How’s the new system been working out?
The new market has been working very well, especially given the sheer complexity and number of computer systems involved. There have been a few minor glitches, which is to be expected in a project of this magnitude, but so far, the system has run as designed. In fact, after being up and running for less than two days, the new software experienced a real-life “stress test.” On December 4, a capacity deficiency occurred on the grid, and the software performed well.

Are lots of market participants using the capability? Are they changing their offers all the time?
Many market participants are changing their offers as natural gas prices go up and down. Some have even submitted negative offers and negative pricing has occurred on a few occasions since the beginning of December. Of course, there are some resources that are likely to retain the same offers for longer periods of time—those with stable fuel costs may not need to update their offers very often.

Will generators ever revise their offers downward if their fuel price drops?
Yes. And the market monitoring department continues to screen offers to ensure they are consistent with the resource’s costs.

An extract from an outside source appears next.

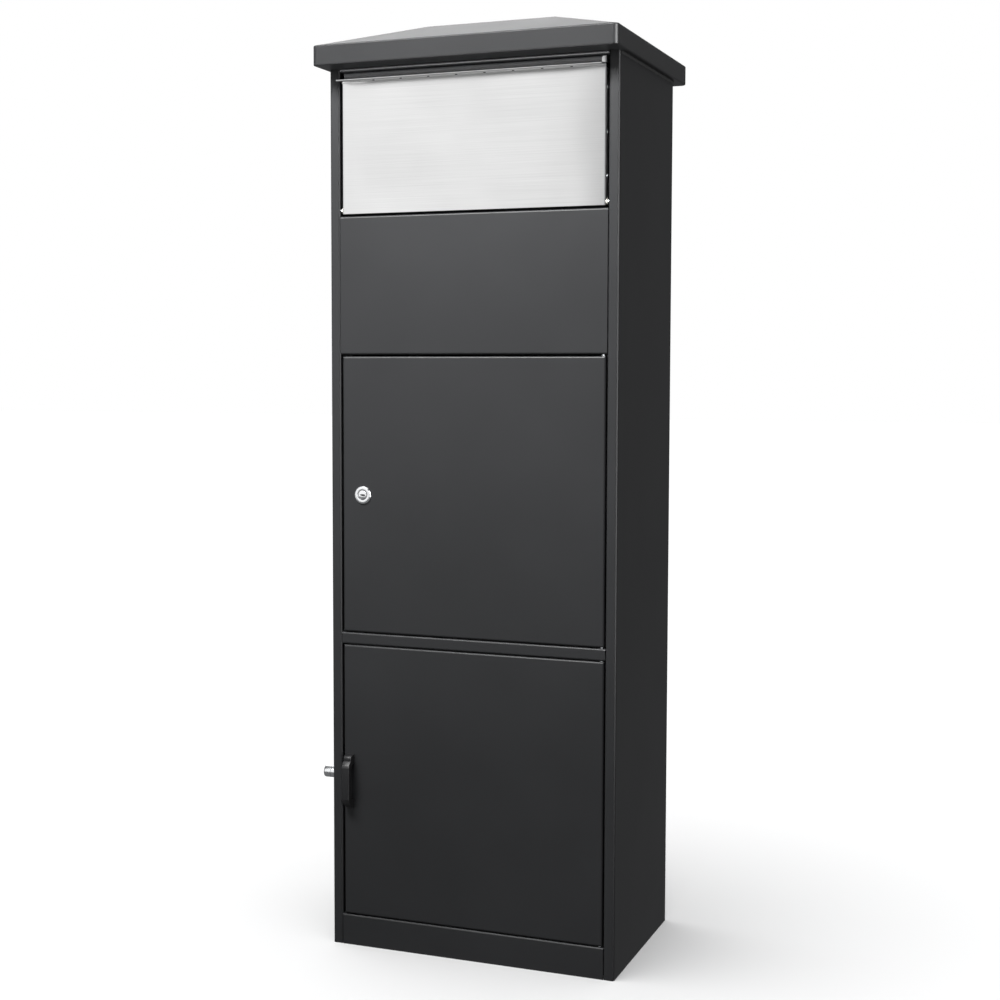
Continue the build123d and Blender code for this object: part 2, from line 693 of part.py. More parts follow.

When we launched the standard market design in 2003—the markets as they’re currently structured, with locational pricing in eight zones, and the addition of the day-ahead market—why wasn’t hourly offer capability included?
At that time, fuel costs were more stable, and there wasn’t a need for a generator to have the ability to refine and change supply offers so frequently. In addition, the technical capabilities were not far enough along to take the plunge back then.